Directions for this task: Reproduce only the lines of the material below that start at the line containing "vent_collar();" and stop at the line containing "cad_parts[node].hide_render = cad_parts[node].hide_viewport". Keep both end lines.

▼

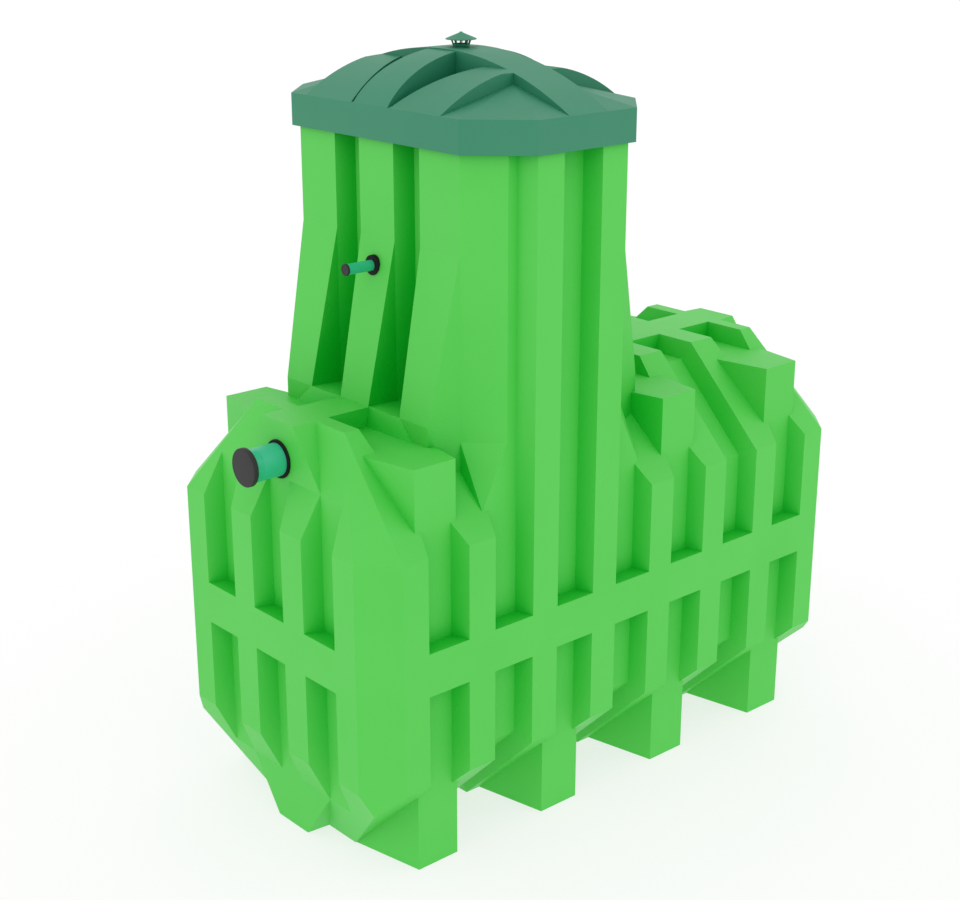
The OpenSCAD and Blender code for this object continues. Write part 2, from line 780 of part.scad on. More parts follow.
module spine() {
  difference() {
    intersection() {
      long_arch(0);
      block([neck_x - spine_half_w, -lid_half_w, lid_base],
            [neck_x + spine_half_w, lid_half_w, crown_z]);
    }
    intersection() {
      long_arch(lid_wall);
      block([neck_x - spine_half_w + lid_wall, -lid_half_w, lid_base - past],
            [neck_x + spine_half_w - lid_wall, lid_half_w, crown_z]);
    }
    for (end = [0, 1]) translate([end * 2 * neck_x, 0, 0]) mirror([end, 0, 0])
      middle_arch(past, lid_wall);
    for (end = [0, 1], side = [0, 1])
      translate([end * 2 * neck_x, 0, 0]) mirror([end, 0, 0]) mirror([0, side, 0])
        outer_arch(0, lid_wall);
    translate([neck_x, 0, crown_z - past])
      cylinder(h = 2 * past, d = vent_d + 2 * pipe_clear);
  }
}

module collar() {
  reach = lid_wall + past / 2;
  translate([neck_x, 0, crown_z]) difference() {
    union() {
      translate([0, 0, -reach]) cylinder(h = reach + vent_collar_h, d = vent_d);
      cylinder(h = vent_collar_h / 2, d = vent_cage_d + lid_wall);
    }
    translate([0, 0, -reach - past]) cylinder(h = reach + vent_collar_h + 2 * past,
                                              d = vent_d - 2 * pipe_wall);
  }
}

module cage() {
  foot_h = 3;
  lean = atan2((vent_cage_top_d - vent_cage_d) / 2, vent_cage_h);
  translate([neck_x, 0, crown_z + vent_collar_h]) {
    difference() {
      cylinder(h = foot_h, d = vent_cage_d);
      translate([0, 0, -past]) cylinder(h = 2 * past, d = vent_d - 2 * pipe_wall);
    }
    intersection() {
      for (i = [0:vent_posts_n - 1]) rotate([0, 0, (i + 0.5) * 360 / vent_posts_n])
        translate([vent_cage_d / 2 - pipe_wall, -vent_post_w / 2, 0]) rotate([0, lean, 0])
          translate([0, 0, -past]) cube([pipe_wall, vent_post_w, vent_cage_h + 2 * past]);
      cylinder(h = vent_cage_h, d = 2 * vent_cap_d);
    }
  }
}

module rain_cap() {
  eaves_t = 3;
  translate([neck_x, 0, crown_z + vent_collar_h + vent_cage_h]) {
    cylinder(h = eaves_t, d = vent_cap_d);
    translate([0, 0, eaves_t])
      cylinder(h = vent_cap_h - eaves_t, d1 = vent_cap_d, d2 = eaves_t);
  }
}

// A tube along X from x0 to x1, at height z
module tube(x0, x1, z, d_out, d_in) {
  translate([x0, 0, z]) rotate([0, 90, 0]) difference() {
    cylinder(h = x1 - x0, d = d_out);
    translate([0, 0, -past]) cylinder(h = x1 - x0 + 2 * past, d = d_in);
  }
}

module stub_pipe() {
  tube(-end_floor_x - pipe_reach, -deck_half_l + end_run, pipe_z, pipe_d, pipe_d - 2 * pipe_wall);
}

module gasket() {
  tube(-end_floor_x - gasket_t, -end_floor_x, pipe_z, gasket_d, pipe_d + 2 * pipe_clear);
}

module end_cap() {
  end = -end_floor_x - pipe_reach;
  tube(end, end + cap_rim, pipe_z, cap_d, pipe_d + 2 * pipe_clear);
  translate([end - cap_t, 0, pipe_z]) rotate([0, 90, 0]) cylinder(h = cap_t, d = cap_d);
}

// Plug pushed into the outlet pipe, its disc no wider than the pipe
module outlet_plug() {
  end = -end_floor_x - pipe_reach;
  translate([end - cap_t, 0, pipe_z]) rotate([0, 90, 0]) cylinder(h = cap_t, d = pipe_d);
  translate([end - cap_t, 0, pipe_z]) rotate([0, 90, 0])
    cylinder(h = cap_t + cap_rim, d = pipe_d - 2 * pipe_wall - 2 * pipe_clear);
}

module duct() {
  tube(neck_x0 - duct_reach, neck_x0 + 2 * past, duct_z, duct_d, duct_d - 2 * duct_wall);
}

// The duct's flange, cut on its back to the slope of the rib that it sits on
module flange() {
  out = flare_slope * (flare_top - duct_z);
  difference() {
    translate([neck_x0 - out - duct_flange_t - duct_flange_d / 2 * flare_slope, 0, duct_z])
      rotate([0, 90, 0])
        cylinder(h = duct_flange_t + duct_flange_d * flare_slope, d = duct_flange_d);
    beyond([neck_x0, 0, flare_top], [1, 0, -flare_slope]);
    duct_hole();
  }
}

module plug() {
  end = neck_x0 - duct_reach;
  tube(end, end + plug_rim, duct_z, plug_d, duct_d + 2 * pipe_clear);
  translate([end - duct_wall, 0, duct_z]) rotate([0, 90, 0]) cylinder(h = duct_wall, d = plug_d);
}

module bottom() { color(tank_green) base_plate(); }
module front_chine() { color(tank_green) side_chine(); }
module back_chine() { color(tank_green) to_back() side_chine(); }
module inlet_chine() { color(tank_green) end_chine(); }
module outlet_chine() { color(tank_green) to_outlet() end_chine(); }
module front_wall() { color(tank_green) side_wall(); }
module back_wall() { color(tank_green) to_back() side_wall(); }
module inlet_wall() { color(tank_green) end_wall(); }
module outlet_wall() { color(tank_green) to_outlet() end_wall(); }
module front_inlet_shoulder() { color(tank_green) side_shoulder(-deck_half_l, neck_x0); }
module front_outlet_shoulder() { color(tank_green) side_shoulder(neck_x1, deck_half_l); }
module back_inlet_shoulder() { color(tank_green) to_back() side_shoulder(-deck_half_l, neck_x0); }
module back_outlet_shoulder() { color(tank_green) to_back() side_shoulder(neck_x1, deck_half_l); }
module inlet_shoulder() { color(tank_green) end_shoulder(); }
module outlet_shoulder() { color(tank_green) to_outlet() end_shoulder(); }
module inlet_deck() { color(tank_green) deck(-deck_half_l, neck_x0 + 2 * past, [0]); }
module outlet_deck() { color(tank_green) deck(neck_x1 - 2 * past, deck_half_l, [4, 5, 6]); }
module front_feet() { color(tank_green) front_foot_row(); }
module back_feet() { color(tank_green) to_back() front_foot_row(); }
module inlet_foot() { color(tank_green) end_wedge(); }
module outlet_foot() { color(tank_green) to_outlet() end_wedge(); }
module front_lugs() { color(tank_green) front_lug_row(); }
module back_lugs() { color(tank_green) to_back() front_lug_row(); }
module inlet_boss() { color(tank_green) pipe_boss(); }
module outlet_boss() { color(tank_green) to_outlet() pipe_boss(); }
module neck_inlet_wall() { color(tank_green) neck_inlet_end(); }
module neck_outlet_wall() { color(tank_green) to_neck_outlet() neck_end_wall(); }
module neck_front_wall() { color(tank_green) neck_side_wall(); }
module neck_back_wall() { color(tank_green) to_back() neck_side_wall(); }
module lid_skirt() { color(lid_green) skirt(); }
module lid_spine() { color(lid_green) spine(); }
module lid_inlet_panel() { color(lid_green) lid_side_panel(); }
module lid_outlet_panel() { color(lid_green) to_neck_outlet() lid_side_panel(); }
module vent_collar() { color(lid_green) collar(); }
module vent_cage() { color(lid_green) cage(); }
module vent_cap() { color(lid_green) rain_cap(); }
module inlet_pipe() { color(pipe_teal) stub_pipe(); }
module inlet_gasket() { color(rubber_black) gasket(); }
module inlet_cap() { color(rubber_black) end_cap(); }
module outlet_pipe() { color(pipe_teal) to_outlet() stub_pipe(); }
module outlet_gasket() { color(rubber_black) to_outlet() gasket(); }
module outlet_cap() { color(rubber_black) to_outlet() outlet_plug(); }
module duct_pipe() { color(pipe_teal) duct(); }
module duct_flange() { color(rubber_black) flange(); }
module duct_plug() { color(rubber_black) plug(); }

bottom();
front_chine();
back_chine();
inlet_chine();
outlet_chine();
front_wall();
back_wall();
inlet_wall();
outlet_wall();
front_inlet_shoulder();
front_outlet_shoulder();
back_inlet_shoulder();
back_outlet_shoulder();
inlet_shoulder();
outlet_shoulder();
inlet_deck();
outlet_deck();
front_feet();
back_feet();
inlet_foot();
outlet_foot();
front_lugs();
back_lugs();
inlet_boss();
outlet_boss();
neck_inlet_wall();
neck_outlet_wall();
neck_front_wall();
neck_back_wall();
lid_skirt();
lid_spine();
lid_inlet_panel();
lid_outlet_panel();
vent_collar();
vent_cage();
vent_cap();
inlet_pipe();
inlet_gasket();
inlet_cap();
outlet_pipe();
outlet_gasket();
outlet_cap();
duct_pipe();
duct_flange();
duct_plug();
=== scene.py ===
"""Septic tank: finishes, moulded fittings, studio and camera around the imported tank."""
from __future__ import annotations

import logging
import math
from dataclasses import dataclass, field, replace
from enum import Enum
from typing import Any, Iterable, Sequence

import bmesh
import bpy
from mathutils import Matrix, Vector


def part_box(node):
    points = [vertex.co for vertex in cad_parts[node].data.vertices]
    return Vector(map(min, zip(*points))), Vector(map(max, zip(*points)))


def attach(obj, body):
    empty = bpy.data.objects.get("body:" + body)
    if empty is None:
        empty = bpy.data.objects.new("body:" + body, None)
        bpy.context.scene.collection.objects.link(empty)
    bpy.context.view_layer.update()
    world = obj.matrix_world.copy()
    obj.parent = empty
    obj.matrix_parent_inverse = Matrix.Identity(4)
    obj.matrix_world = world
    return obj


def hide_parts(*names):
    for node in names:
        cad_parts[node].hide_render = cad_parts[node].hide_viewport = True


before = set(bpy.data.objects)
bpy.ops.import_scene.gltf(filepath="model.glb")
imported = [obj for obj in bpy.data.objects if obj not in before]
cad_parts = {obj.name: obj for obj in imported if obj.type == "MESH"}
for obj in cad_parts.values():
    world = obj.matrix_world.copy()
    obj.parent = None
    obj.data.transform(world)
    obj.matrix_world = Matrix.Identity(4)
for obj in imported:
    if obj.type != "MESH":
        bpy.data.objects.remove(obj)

LOG = logging.getLogger("septic_tank")
BODY = "root"
UP = Vector((0.0, 0.0, 1.0))
ON_AXIS = 1e-9
MERGE = 1e-6

Colour = tuple[float, float, float]
Place = tuple[float, float, float]
Point = tuple[float, float]


class Slot(Enum):
    """The record's material slots."""

    TANK = "tank_plastic"
    LID = "lid_plastic"
    PIPE = "pipe_plastic"
    RUBBER = "gasket_rubber"
    CAP = "cap_plastic"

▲

Solution:
vent_collar();
vent_cage();
vent_cap();
inlet_pipe();
inlet_gasket();
inlet_cap();
outlet_pipe();
outlet_gasket();
outlet_cap();
duct_pipe();
duct_flange();
duct_plug();
=== scene.py ===
"""Septic tank: finishes, moulded fittings, studio and camera around the imported tank."""
from __future__ import annotations

import logging
import math
from dataclasses import dataclass, field, replace
from enum import Enum
from typing import Any, Iterable, Sequence

import bmesh
import bpy
from mathutils import Matrix, Vector


def part_box(node):
    points = [vertex.co for vertex in cad_parts[node].data.vertices]
    return Vector(map(min, zip(*points))), Vector(map(max, zip(*points)))


def attach(obj, body):
    empty = bpy.data.objects.get("body:" + body)
    if empty is None:
        empty = bpy.data.objects.new("body:" + body, None)
        bpy.context.scene.collection.objects.link(empty)
    bpy.context.view_layer.update()
    world = obj.matrix_world.copy()
    obj.parent = empty
    obj.matrix_parent_inverse = Matrix.Identity(4)
    obj.matrix_world = world
    return obj


def hide_parts(*names):
    for node in names:
        cad_parts[node].hide_render = cad_parts[node].hide_viewport = True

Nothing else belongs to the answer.